Danish films win at IDFA documentary festival PDF Print E-mail
Written by the editor   
Monday, 04 December 2006
Monastery - Mr Vig & the NunThe Danish documentary The Monastery – Mr. Vig & the Nun from Pernille Rose Grønkjær won the VPRO Joris Ivens Award, the top prize at the International Documentary Film Festival Amsterdam (IDFA), which ended this weekend. Two other Danish film also won the top prizes in their sections: Enemies of Happiness from Eva Mulvad won the Silver Wolf for Best Documentary shorter than 60 minutes, and the Silver Cub for best short went to My Eyes by Erlend E. Mo. The jury of the most important documentary festival named Grønkjær’s The Monastery – Mr.

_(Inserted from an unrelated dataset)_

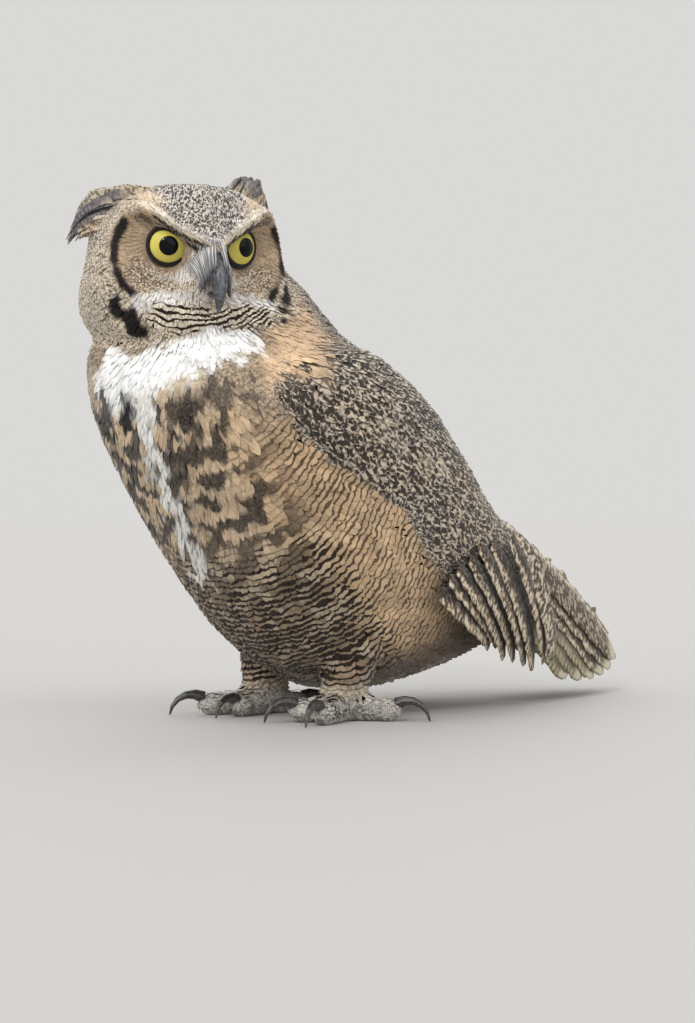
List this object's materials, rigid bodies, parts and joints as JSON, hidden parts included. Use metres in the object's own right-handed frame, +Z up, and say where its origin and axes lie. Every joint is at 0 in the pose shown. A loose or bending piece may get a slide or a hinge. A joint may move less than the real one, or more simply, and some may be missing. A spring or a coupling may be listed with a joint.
{
  "type": "great horned owl",
  "caption": "Life-size still great horned owl standing upright with folded wings, ear tufts, hooked bill and its head turned to its left.",
  "frame": {"origin": "on the floor, under the middle of the whole bird", "axes": "+Z up; the breast faces -Y and the tail +Y; the owl's left side is +X; the face is turned towards +X"},
  "size_m": [0.1962, 0.486, 0.347],
  "materials": {
    "face_plumage": "roughness 0.9",
    "buff_plumage": "roughness 0.9",
    "barred_plumage": "roughness 0.9",
    "mottled_plumage": "roughness 0.9",
    "tuft_plumage": "roughness 0.9",
    "foot_plumage": "roughness 0.95",
    "iris": "roughness 0.15",
    "horn": "roughness 0.4"
  },
  "bodies": {
    "root": {"head": "face_plumage", "neck": "buff_plumage", "trunk": "barred_plumage", "wing_left": "mottled_plumage", "wing_right": "mottled_plumage", "tail": "mottled_plumage", "ear_tuft_left": "tuft_plumage", "ear_tuft_right": "tuft_plumage", "leg_left": "foot_plumage", "leg_right": "foot_plumage", "foot_left": "foot_plumage", "foot_right": "foot_plumage", "eye_left": "iris", "eye_right": "iris", "bill_upper": "horn", "bill_lower": "horn", "claw_left_1": "horn", "claw_left_2": "horn", "claw_left_3": "horn", "claw_left_4": "horn", "claw_right_1": "horn", "claw_right_2": "horn", "claw_right_3": "horn", "claw_right_4": "horn"}
  },
  "joints": []
}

Vig & the Nun their “undisputed first choice of perfect filmmaking craft and storytelling.  The unlikely match of Mr. Vig and Sister Ayestleor created a dynamic of humour, conflict, charity and love.” The film tells the story of an ex-priest’s old dream to start a monastery in his castle, when he runs into a stubborn Russian Orthodox nun.

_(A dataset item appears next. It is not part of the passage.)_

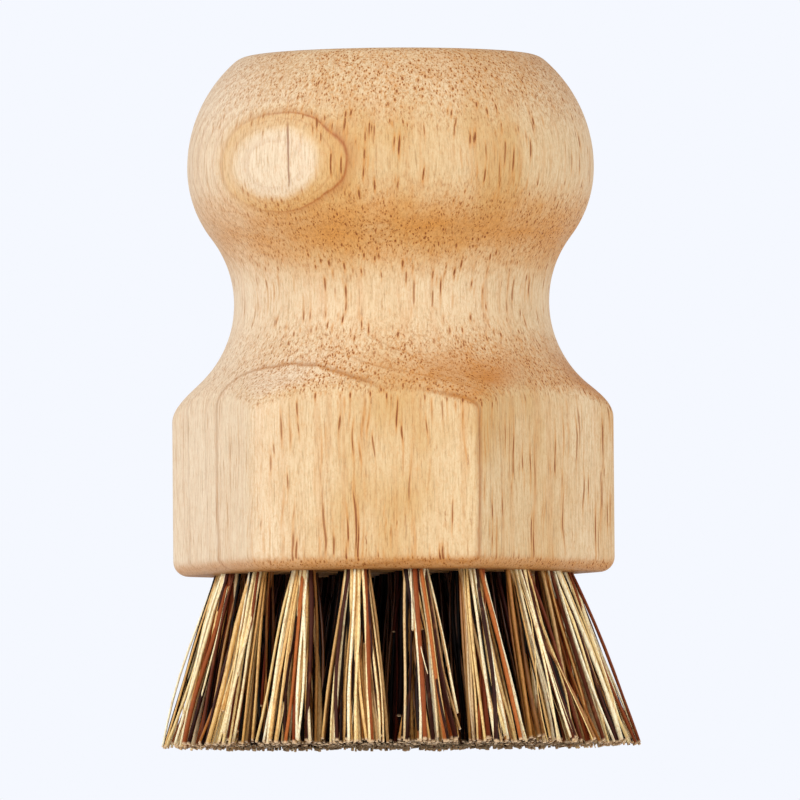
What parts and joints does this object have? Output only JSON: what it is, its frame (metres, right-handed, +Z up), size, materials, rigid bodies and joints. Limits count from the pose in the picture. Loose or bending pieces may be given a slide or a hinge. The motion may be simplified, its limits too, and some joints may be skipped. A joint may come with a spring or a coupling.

The Russian Zar nezhnykh. Dikyi, dikyi plyazh (Tender's Heat. Wild Wild Beach) from Susanna Baranzhieva, Vitaly Mansky and Alexander Rastorguev won the Jury Prize for its unflinching, tragicomic look at “drunk, dancing, half-naked Russians” at a holiday resort on the Black Sea. Two further documentaries were nominated for the Joris Ivens Award: the German-Romanian Satul sosetelor (Village of Socks) from Klaudia Begic and Ileana Stanculescu (about a poor village in the Romanian countryside that generates some extra income by selling knitted socks to Western Europe under a German immigrant's supervision); and Vardan Hovhannisyan’s Armenian documentary A Story of People in War and Peace, which contrasts the life of soldiers in war and peace time.
 
The festival opened on November 23 with a screening of Jiska Richels’ 4 Elements from the Netherlands, which was also the first of the 18-title strong Joris Ivens Competition. Other European titles included Babice revolucije (Grandfather of the Revolution) from Slovenia; Paolo Muran’s Italian La vita come viaggio aziendale (Life As a Corporate Holiday); Mein Vater der Türke (My Father, The Turk) from Germany’s Ariane Riecker and Marcus Vetter; Scandinavian co-production The Planet, from Johan Söderberg, Michael Stenberg and Linus Torell; Davide Ferrario’s La strada di Levi (Primo Levi’s Journey) from Italy; and Tomorrow Never Knows, from Sweden’s Kirsi Nevanti.
 
Paul Taylor’s British documentary We Are Together (Thina simunye) won the First Appearance Award for best debut and also won he Audience Award. The film looks at a group of South African orphans who, against the backdrop of the AIDS pandemic, draw strength from harmonious part-song.
 
Dutch radiomaker Catherine van Campen won the Documentary Award of the Dutch Cultural Broadcasting Fund, a grant of €125,000 for the best project for a yet to be filmed documentary. Her project Eeuwige Moes looks at the conservation of long-forgotten vegetables.